Yes, you can get commercial crimp pin terminations; search eBay for crimp insulated terminal pins, some of which are curving around the planet even as I type. They won’t fit into the tight confines of the 7i76, but they should be better for the M542 bricks. The smallest size fits 22 through 16 AWG wires, so my tiny cable wires may need some steroids to bulk ’em up.

On the stepper motor end of the cable, I picked up a bunch of JST connectors and crimp pins. Unfortunately, the proper crimp tool runs into the hundreds of dollars, even from the usual eBay suppliers, and I really don’t have that much need for those pins. So I just soldered wires from the cable to the pins and mashed them down with needle nose pliers:

Stepper wiring - soldered JST pins
Stepper wiring – soldered JST pins

The alert reader will notice an egregious wire color coding faceplant. I made a corresponding blunder on the other end and nobody will ever know. Next time, maybe I’ll get it right.

That makes for a nice connection at the motor:

Stepper wiring - connector in place
Stepper wiring – connector in place

The thin black cable has nine 26 AWG conductors that I’m doubling up for the motors. In round numbers, 26 AWG stranded has about 120 mΩ/m resistance, so two in parallel work out to 60 mΩ/m. Assuming a meter of cable between the driver and the motor, a 1 A winding current will drop 120 mV along the way and dissipate 1/8 W, which seems defensible. It’s obviously Good Enough for signal wiring.

It is most definitely not good enough for, say, the heaters.
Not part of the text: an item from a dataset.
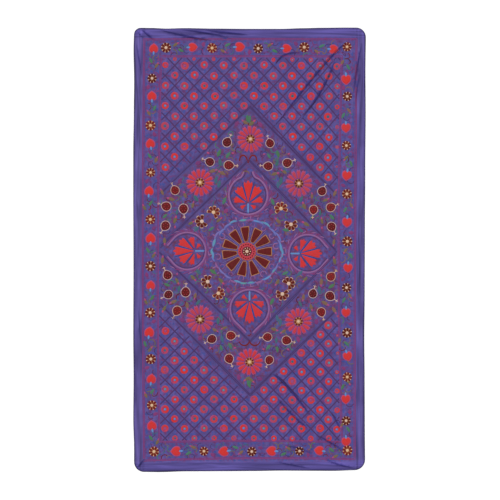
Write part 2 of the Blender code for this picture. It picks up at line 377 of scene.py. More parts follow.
def start_finish(name, **constants):
    """A material whose constant values are set on its shader. Gives it, its shader and its wiring."""
    material = bpy.data.materials.new(name)
    material.use_nodes = True
    shader = material.node_tree.nodes["Principled BSDF"]
    for node in material.node_tree.nodes:
        node.location.x += SHADER_COLUMN
    for label, value in constants.items():
        shader.inputs[label.replace("_", " ")].default_value = value
    return material, shader, Wiring(material.node_tree)


def silk_weave():
    """The plain weave of the silk: warp and weft threads with slubs."""
    wiring, given = start_group("silk_weave", {"Place": None, "Closeness": WEAVE_CLOSENESS})
    split = wiring.add("ShaderNodeSeparateXYZ", {0: given["Place"]})
    warp, weft = (
        wiring.maths("SINE", wiring.maths("MULTIPLY", across, given["Closeness"])) for across in split[:2]
    )
    crossings = wiring.maths("MULTIPLY", warp, weft)
    slubs = wiring.noise(wiring.stretch(given["Place"], SLUB_CLOSENESS), detail=3.0)
    return end_group(wiring, {"Height": wiring.maths("MULTIPLY_ADD", crossings, WEAVE_SHARE, slubs)})


def cloth_wrinkles():
    """Long soft wrinkles in one area: their height, and the painted shade and light that they put in the
    colour.
    """
    inputs = {"Place": None, "Closeness": None, "Area": 1.0, "Shading": 1.0}
    wiring, given = start_group("cloth_wrinkles", inputs)
    folds = wiring.noise(wiring.stretch(given["Place"], given["Closeness"]), detail=2.5, distortion=0.6)
    height = wiring.maths("MULTIPLY", folds, given["Area"])
    strength = wiring.maths("MULTIPLY", given["Area"], given["Shading"])
    light = wiring.maths("MULTIPLY_ADD", wiring.maths("SUBTRACT", folds, 0.5), strength, 1.0)
    return end_group(wiring, {"Height": height, "Light": light})


def silk_dye(wiring, place):
    """The silk's colour: warp streaks in faded patches, with plum, blue and wine casts in the field, and
    painted shade along the creases.
    """
    streaks = wiring.noise(wiring.stretch(place, STREAK_CLOSENESS), detail=4.0)
    fading = wiring.noise(place, FADING_CLOSENESS, detail=3.0)
    faded = wiring.between(wiring.maths("MULTIPLY", streaks, fading), *FADED)
    colour = wiring.mix(faded, SILK_COLOUR, SILK_LIGHT)
    colour = wiring.mix(wiring.area("end_margin"), colour, SILK_AT_ENDS)
    for number, (area, cast, closeness, low, high) in enumerate(CASTS):
        shift = (CAST_SHIFT[0] * number, CAST_SHIFT[1] * number, 0.0)
        patches = wiring.noise(wiring.stretch(place, shift=shift), closeness)
        in_area = wiring.maths("MULTIPLY", wiring.between(patches, low, high), wiring.area(area))
        colour = wiring.mix(in_area, colour, cast)
    # painted shade: the colour goes towards the dark crease colour where the silk is creased
    return wiring.mix(wiring.maths("MULTIPLY", wiring.area("creased"), CREASE_SHADE_SHARE), colour, PAINTED_CREASE_SHADE)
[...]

The motivation for using that cable: it’s thin and super-flexy, not the rigid cylinder you get with larger conductors. Plus, I have a huge supply of the stuff… it originally served as RS-232 cable, with molded connectors on each end of a 30 foot length, with four such cables assembled into a super-cable with nylon padding yarn laid inside a protective outer sheath. Must have cost a fortune to the original buyer; decades ago I got three or five of the assemblies and have been harvesting cable ever since.